Tattoo Removal Ink in NK

Jo Martin is a retiree from the corporate world who now removes tattoos from the skin of people for whom the inked hieroglyphics mark lives of addiction and crime they are trying to escape.

I met Martin when I was recently in Northern Kentucky.

A few years ago, with her children grown, Martin was tutoring jail inmates, most of whom were repeat offenders and long-time drug addicts. A friend told her about a priest in Los Angeles working with gang members.

Father Greg Boyle had begun Homeboy Industries, which offered paths out of gang membership, the friend said. Boyle was speaking at a university in Ohio, so Martin went to see him.

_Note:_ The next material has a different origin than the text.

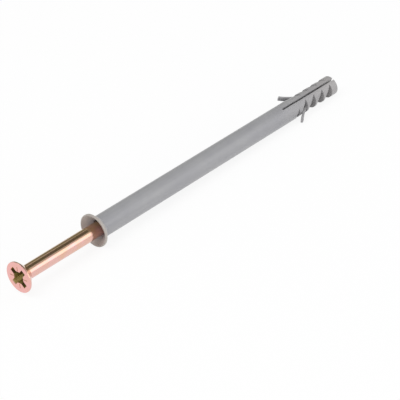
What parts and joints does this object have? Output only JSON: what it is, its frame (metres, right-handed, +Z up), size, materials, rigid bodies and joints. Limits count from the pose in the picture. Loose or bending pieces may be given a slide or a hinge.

She was especially taken by Homeboy’s tattoo removal service, she told him. Every jail inmate she tutored had them, and the stains were impediments not just to them getting work and renting apartments, but in fully leaving behind a damaging way of life.

Some part of why people remained in addiction seemed to have to do with their tattoos, she said. The markings served to keep them mired in crime and drugs, pulling them back even when their intentions were good. Removing the ink, on the other hand, seemed to imply a commitment from which there was no turning back.

She emailed Boyle later to find out more. “Come to California,” he wrote back. She went, toured Homeboy Industries and saw the organization’s tattoo removal operation. 

She returned to Northern Kentucky and formed a tattoo-removal nonprofit, Tattoo Removal Ink. Using the life insurance her late husband had left her, she spent $55,000 on a laser machine – an Astanza Duality – that removes tattoos of black and red ink.

Astanza sent people to train Martin in using the machine. “Never in my life had I touched a laser,” Martin told me. “None of us knew how, but it’s very doable. To practice, we did a whole bunch of people who weren’t incarcerated, charging them nothing.”

In 2016, from a small office, Martin and two nurses began removing tattoos of those leaving the jail where she used to tutor – with particular emphasis on those on the face, neck and hands, as well as the markings of gang membership, and the tattoos pimps apply to brand their prostitutes.

Soon she began to see the bizarre – the man with a Hannibal Lecter mask tattooed across his lower face. Another with a dotted line tattooed down the middle of his face, with one side of his face clean, then other mightily tattooed.

“We take a lot of swastikas off,” she said. “And teardrops.”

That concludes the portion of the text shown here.